→ **What the task requires**: Scan the data below for the string "scene". Show every line where it turns up.
==*==
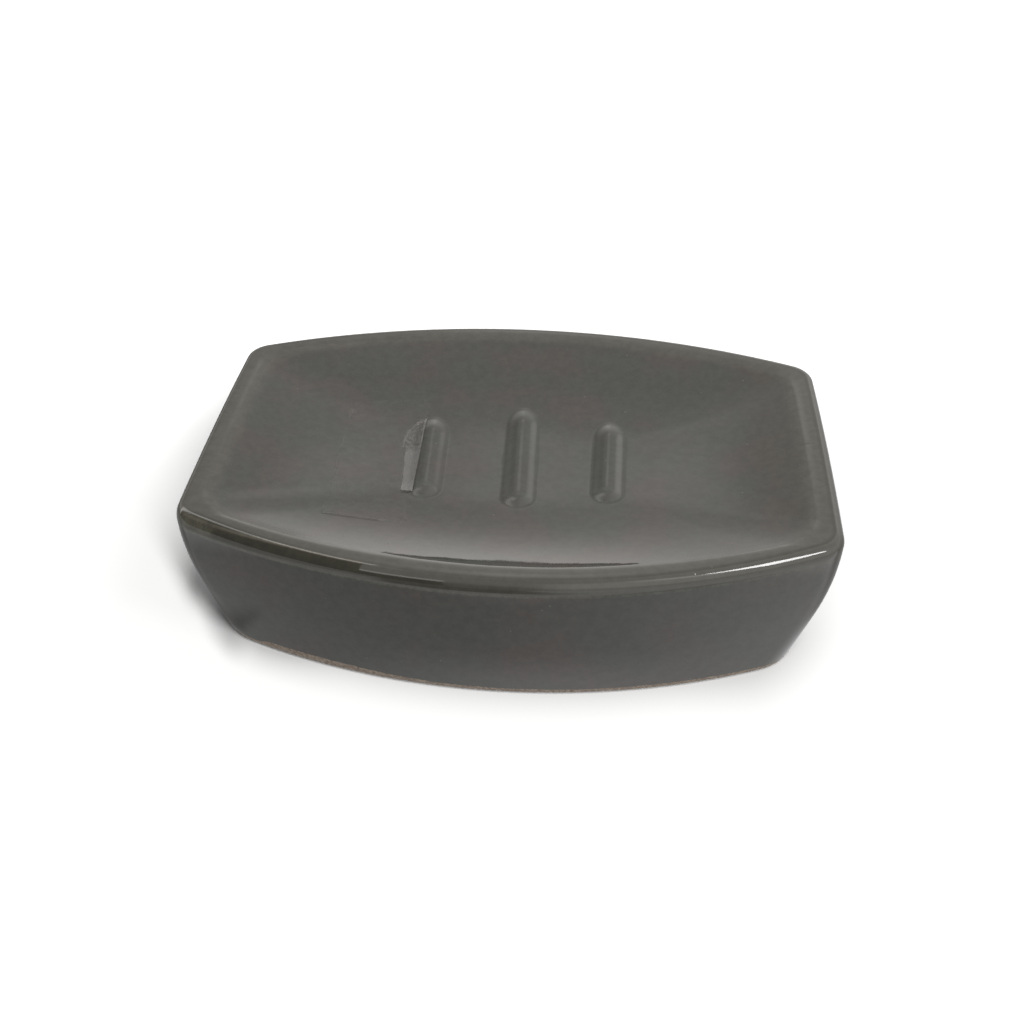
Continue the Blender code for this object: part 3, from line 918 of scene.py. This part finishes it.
def direction(turn, rise):  # turn 0 is behind the dish, 90 at its right
    turn, rise = math.radians(turn), math.radians(rise)
    return Vector((math.sin(turn) * math.cos(rise), math.cos(turn) * math.cos(rise), math.sin(rise)))


def addLamp(name, only=None):
    made = studio[name]
    lamp = bpy.data.lights.new(name, "AREA")
    lamp.shape = "RECTANGLE"
    lamp.size, lamp.size_y = made["size"]
    lamp.energy = made["strength"] * math.pi * lamp.size * lamp.size_y
    holder = bpy.data.objects.new(name, lamp)
    towards = direction(made["turn"], made["rise"])
    holder.location = towards * made["away"]
    holder.rotation_euler = towards.to_track_quat("Z", "Y").to_euler()
    holder.visible_camera = False
    scene.collection.objects.link(holder)
    if only:  # a lamp that lights one thing, and leaves the glaze as it is
        lit = bpy.data.collections.new(name + "Lights")
        lit.objects.link(only)
        holder.light_linking.receiver_collection = lit
        holder.visible_glossy = False


paintRoom()
addLamp("window")
addLamp("key", paleFloor)
print("room lit")

view = {
    "azimuth": 4.786,
    "elevation": 38.698,
    "roll": -0.155,
    "lens": 43.06,
    "target": (-0.436, -5.572, 15.5),
    "distance": 273.2,
    "sensor": 36.0,
    "clip": (0.01, 20.0),
}


def addCamera():
    turn, lift, roll = (math.radians(view[key]) for key in ("azimuth", "elevation", "roll"))
    back = Vector((math.sin(turn) * math.cos(lift), -math.cos(turn) * math.cos(lift), math.sin(lift)))
    right = Vector((math.cos(turn), math.sin(turn), 0.0))
    up = back.cross(right)
    side = right * math.cos(roll) + up * math.sin(roll)
    top = up * math.cos(roll) - right * math.sin(roll)
    lens = bpy.data.cameras.new("camera")
    lens.sensor_width = view["sensor"]
    lens.lens = view["lens"]
    lens.clip_start, lens.clip_end = view["clip"]
    camera = bpy.data.objects.new("camera", lens)
    scene.collection.objects.link(camera)
    turned = Matrix((side, top, back)).transposed().to_4x4()
    turned.translation = (Vector(view["target"]) + back * view["distance"]) * mm
    camera.matrix_world = turned
    scene.camera = camera


addCamera()
scene.view_settings.view_transform = "Standard"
==*==
→ **Final result**:
Continue the Blender code for this object: part 3, from line 918 of scene.py. This part finishes it.
    scene.collection.objects.link(holder)
    scene.collection.objects.link(camera)
    scene.camera = camera
scene.view_settings.view_transform = "Standard"